Sunday, November 3, 2013
The New York City Marathon is happening right now. I hear the helicopters flying over First Avenue. I feel the excitement waving over New York City. I remember waiting by the 59th street bridge, waiting to see my husband run to the finish line—26.2 miles. I can’t believe I made it to Central Park, all ten times, to see my husband Bob, win his goal. But I did.
The New York City Marathon hits in November. The NaNoWriMo hits in November. It is an annual (November) novel writing project that links together writers who want to make it to the finish line—to write a novel with a word count of 50,000 words. When the clock strikes 12:00 midnight on the last day of November, the writers’ goal must be met. Like winning the GOLD. Writers from all over the world participate in this great undertaking. I was one.
To equate The New York City Marathon with NaNoWrMo is right on target. To run a Marathon the runner is obsessed with their Passion. Need. Discipline. Making a pledge to oneself to run the Marathon starts months before the scheduled date. The runner needs time to set goals, timing, running schedule. What writer who wants to finish a novel doesn’t need the three disciplines.
Back in 1996, I took the pledge to write a 50,000 word novel in a month. How did I finish? Passion. Need. Discipline. Now, on this day that the Marathon is waving its colors in New York City and day THREE of NaNoWriMo, I am taking the pledge to finish Starstruck Girl, the novel that I can’t let go. But I must let it go out to the world by its Finish. My time span. December 31st.
To all the runners and writers out there striving to make it to the finish line, I am right there in the pack.
Monday, May 20, 2013
One Writer's Story
Although the Katha Pollitt story is dated, it deserves to be up-dated what with the Information Highway offering writers myriad roads on the road to publication. Do you remember when we went to the Post Office with that SASE. Okay, it’s still on the road block, but most agents, if you check an agent's website call for that Query. First twenty pages. A miracle happens. Your book is published. Okay, you shout it to Facebook, Twitter; you know the rest.
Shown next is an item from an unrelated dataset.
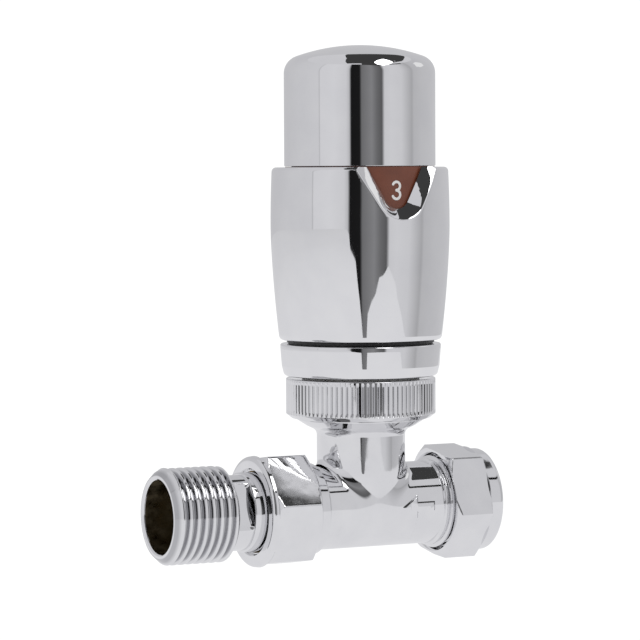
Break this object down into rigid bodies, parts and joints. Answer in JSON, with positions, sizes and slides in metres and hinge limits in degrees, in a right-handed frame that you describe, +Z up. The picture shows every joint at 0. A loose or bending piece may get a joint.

But did you think of submitting your book to be reviewed by the editors of the New York Times OP-ED page.
This post goes back to 1996, but it's worth an up-date. Here's the scoop. Katha Pollitt, a published author wanted to get noticed in the New York Times.
On Wednesday, July 12, 2006, Katha Pollitt sent her bad reviewed book, “Virginia or Death! And Other Social and Political Issues of Our Time,” to the New York Times. I read her story and so did many other readers; but if you haven’t read her story, let me tell you it’s a great way to get your book noticed. She gained a higher ranking scale at Amazon.com.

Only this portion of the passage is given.